• What the task asks:
Copy all the material below, exactly as it stands.

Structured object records
>> Start
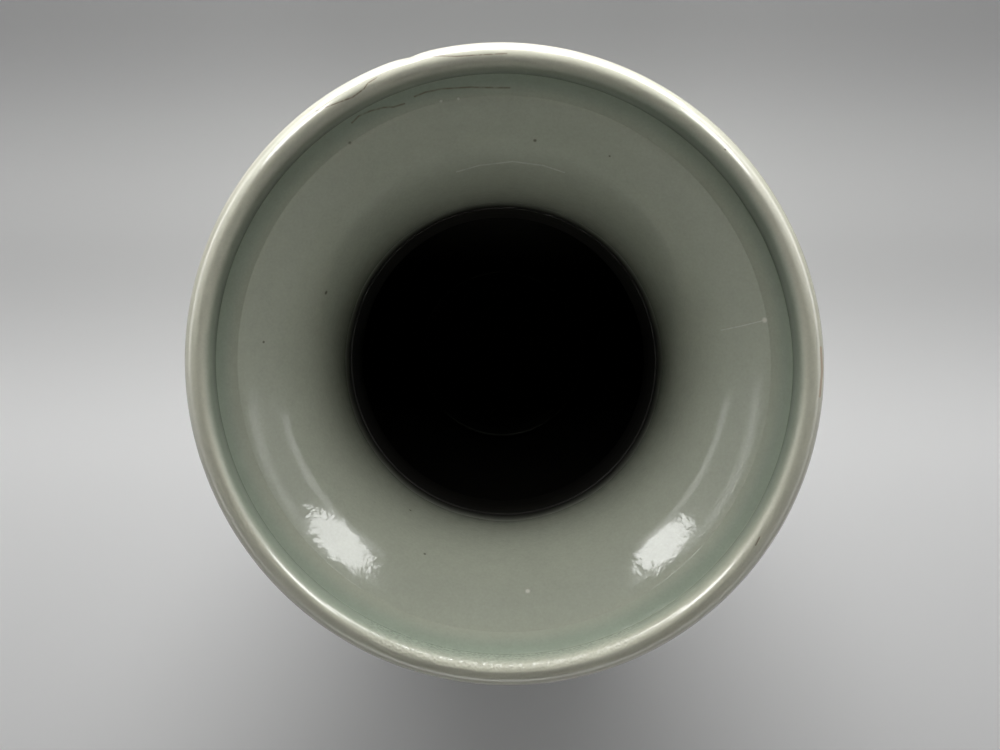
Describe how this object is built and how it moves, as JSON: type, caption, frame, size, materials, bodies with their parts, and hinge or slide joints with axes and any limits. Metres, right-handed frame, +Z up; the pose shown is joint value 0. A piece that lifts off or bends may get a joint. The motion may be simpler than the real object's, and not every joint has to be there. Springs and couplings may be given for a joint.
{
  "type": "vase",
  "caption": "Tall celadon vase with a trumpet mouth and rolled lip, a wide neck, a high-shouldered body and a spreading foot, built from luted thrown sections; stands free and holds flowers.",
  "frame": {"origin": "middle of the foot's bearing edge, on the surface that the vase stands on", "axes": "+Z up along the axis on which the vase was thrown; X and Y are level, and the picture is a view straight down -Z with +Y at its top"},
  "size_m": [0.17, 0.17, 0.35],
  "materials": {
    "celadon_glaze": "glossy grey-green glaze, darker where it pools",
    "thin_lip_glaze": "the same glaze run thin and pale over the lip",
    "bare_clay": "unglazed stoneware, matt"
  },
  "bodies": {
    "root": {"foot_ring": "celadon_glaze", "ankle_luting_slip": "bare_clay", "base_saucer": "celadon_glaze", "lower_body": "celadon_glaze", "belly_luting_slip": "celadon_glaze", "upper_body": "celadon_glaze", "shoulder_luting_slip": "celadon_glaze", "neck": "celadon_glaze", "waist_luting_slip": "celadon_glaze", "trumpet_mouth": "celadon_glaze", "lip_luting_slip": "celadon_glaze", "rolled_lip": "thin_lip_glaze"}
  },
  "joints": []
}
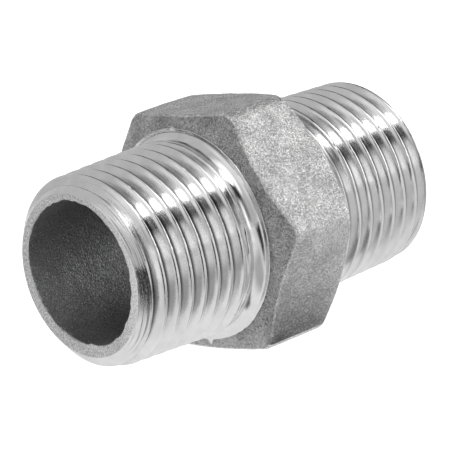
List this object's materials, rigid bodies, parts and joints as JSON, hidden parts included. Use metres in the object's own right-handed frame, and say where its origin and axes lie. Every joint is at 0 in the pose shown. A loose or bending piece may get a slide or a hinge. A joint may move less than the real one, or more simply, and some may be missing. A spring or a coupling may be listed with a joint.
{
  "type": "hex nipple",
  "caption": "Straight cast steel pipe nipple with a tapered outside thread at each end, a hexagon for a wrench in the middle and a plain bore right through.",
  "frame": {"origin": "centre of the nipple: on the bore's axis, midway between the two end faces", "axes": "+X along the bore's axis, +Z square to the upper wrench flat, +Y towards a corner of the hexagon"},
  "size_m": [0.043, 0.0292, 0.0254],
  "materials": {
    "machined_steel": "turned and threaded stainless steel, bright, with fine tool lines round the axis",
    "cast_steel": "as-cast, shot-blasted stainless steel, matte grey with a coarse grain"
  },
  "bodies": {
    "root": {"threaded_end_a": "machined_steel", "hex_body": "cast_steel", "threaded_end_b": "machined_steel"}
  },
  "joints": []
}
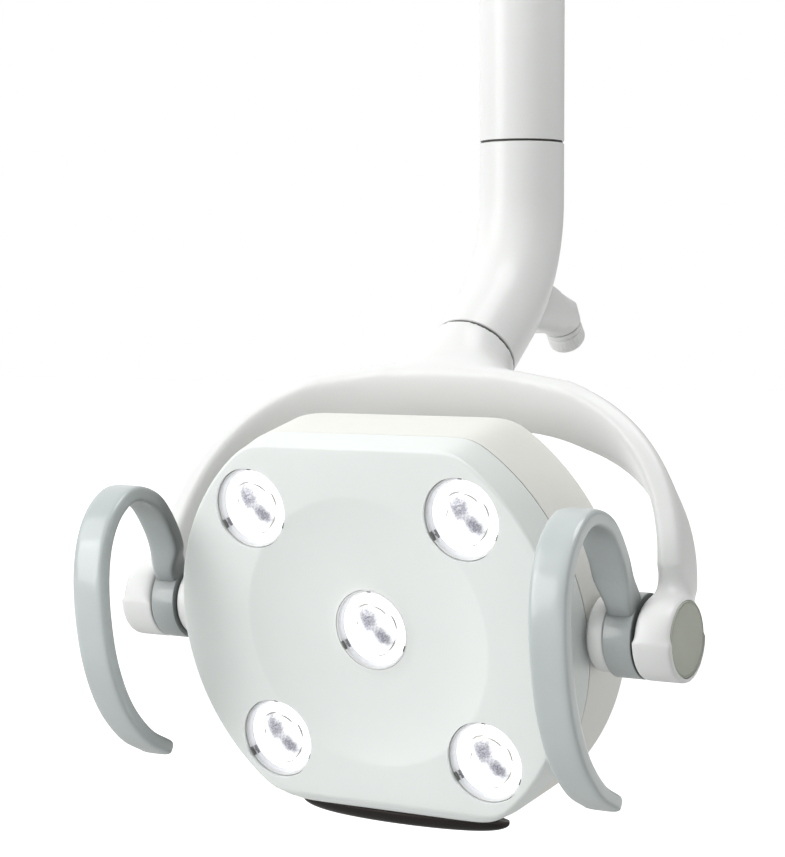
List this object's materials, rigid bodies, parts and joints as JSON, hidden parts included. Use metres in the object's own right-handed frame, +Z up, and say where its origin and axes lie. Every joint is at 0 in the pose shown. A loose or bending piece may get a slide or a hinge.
>> End
• Exercise answer:
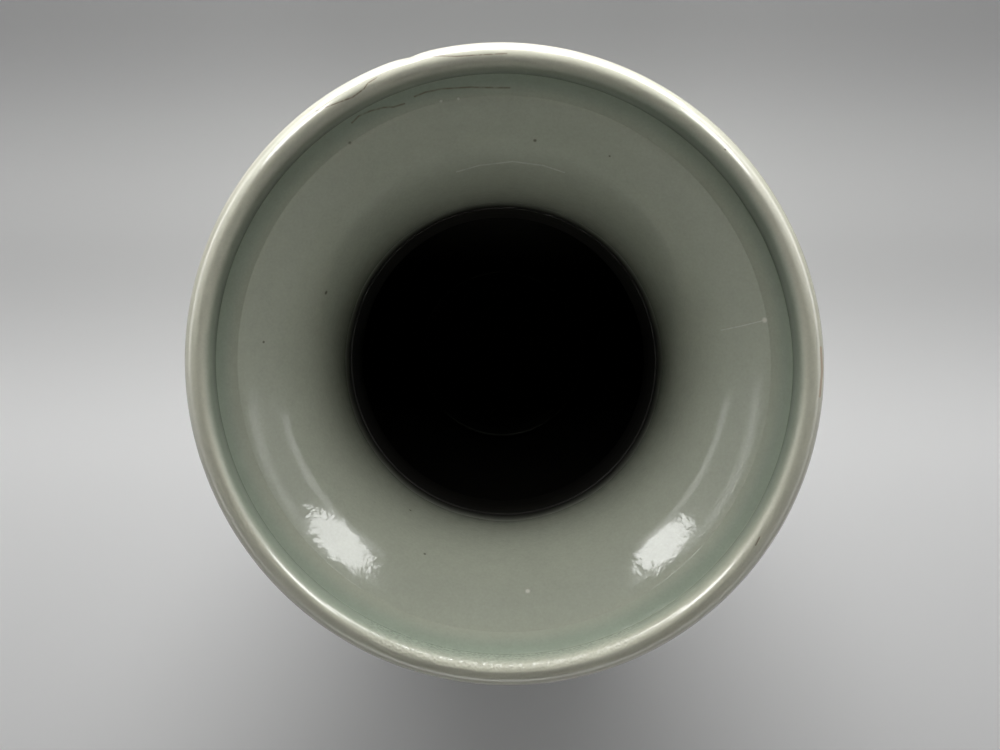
Describe how this object is built and how it moves, as JSON: type, caption, frame, size, materials, bodies with their parts, and hinge or slide joints with axes and any limits. Metres, right-handed frame, +Z up; the pose shown is joint value 0. A piece that lifts off or bends may get a joint. The motion may be simpler than the real object's, and not every joint has to be there. Springs and couplings may be given for a joint.
{
  "type": "vase",
  "caption": "Tall celadon vase with a trumpet mouth and rolled lip, a wide neck, a high-shouldered body and a spreading foot, built from luted thrown sections; stands free and holds flowers.",
  "frame": {"origin": "middle of the foot's bearing edge, on the surface that the vase stands on", "axes": "+Z up along the axis on which the vase was thrown; X and Y are level, and the picture is a view straight down -Z with +Y at its top"},
  "size_m": [0.17, 0.17, 0.35],
  "materials": {
    "celadon_glaze": "glossy grey-green glaze, darker where it pools",
    "thin_lip_glaze": "the same glaze run thin and pale over the lip",
    "bare_clay": "unglazed stoneware, matt"
  },
  "bodies": {
    "root": {"foot_ring": "celadon_glaze", "ankle_luting_slip": "bare_clay", "base_saucer": "celadon_glaze", "lower_body": "celadon_glaze", "belly_luting_slip": "celadon_glaze", "upper_body": "celadon_glaze", "shoulder_luting_slip": "celadon_glaze", "neck": "celadon_glaze", "waist_luting_slip": "celadon_glaze", "trumpet_mouth": "celadon_glaze", "lip_luting_slip": "celadon_glaze", "rolled_lip": "thin_lip_glaze"}
  },
  "joints": []
}
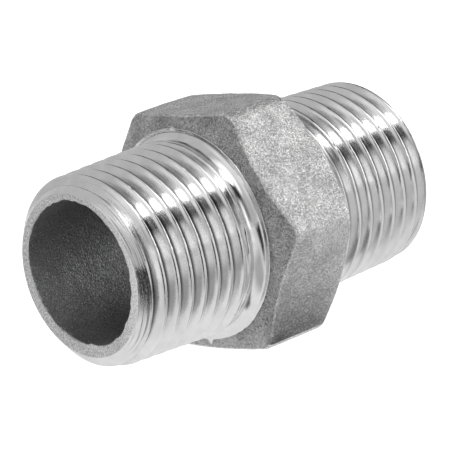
List this object's materials, rigid bodies, parts and joints as JSON, hidden parts included. Use metres in the object's own right-handed frame, and say where its origin and axes lie. Every joint is at 0 in the pose shown. A loose or bending piece may get a slide or a hinge. A joint may move less than the real one, or more simply, and some may be missing. A spring or a coupling may be listed with a joint.
{
  "type": "hex nipple",
  "caption": "Straight cast steel pipe nipple with a tapered outside thread at each end, a hexagon for a wrench in the middle and a plain bore right through.",
  "frame": {"origin": "centre of the nipple: on the bore's axis, midway between the two end faces", "axes": "+X along the bore's axis, +Z square to the upper wrench flat, +Y towards a corner of the hexagon"},
  "size_m": [0.043, 0.0292, 0.0254],
  "materials": {
    "machined_steel": "turned and threaded stainless steel, bright, with fine tool lines round the axis",
    "cast_steel": "as-cast, shot-blasted stainless steel, matte grey with a coarse grain"
  },
  "bodies": {
    "root": {"threaded_end_a": "machined_steel", "hex_body": "cast_steel", "threaded_end_b": "machined_steel"}
  },
  "joints": []
}
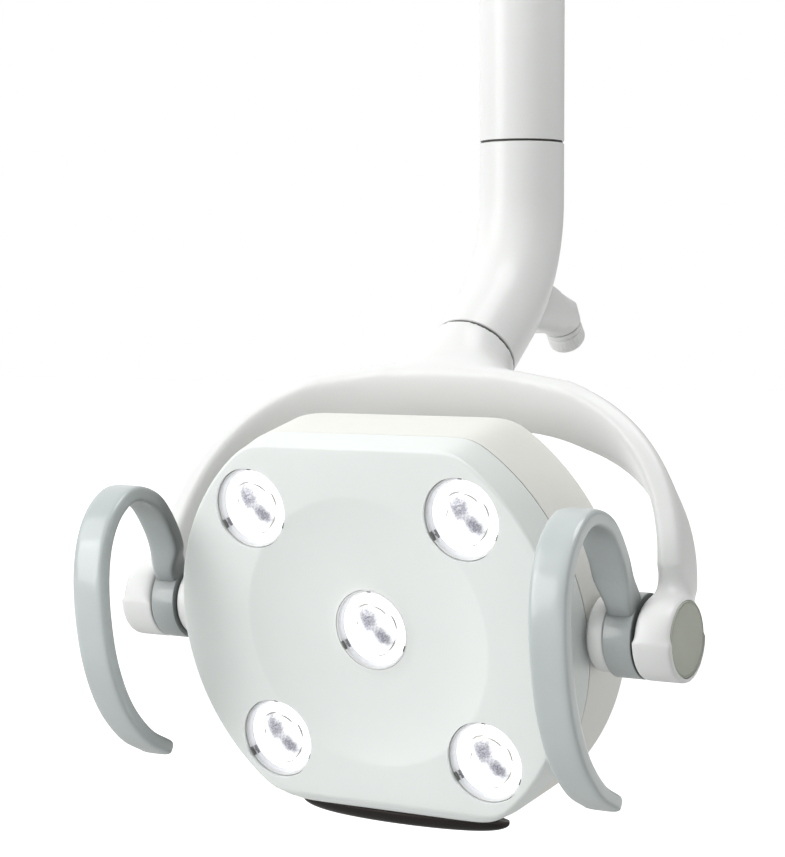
List this object's materials, rigid bodies, parts and joints as JSON, hidden parts included. Use metres in the object's own right-handed frame, +Z up, and say where its origin and axes lie. Every joint is at 0 in the pose shown. A loose or bending piece may get a slide or a hinge.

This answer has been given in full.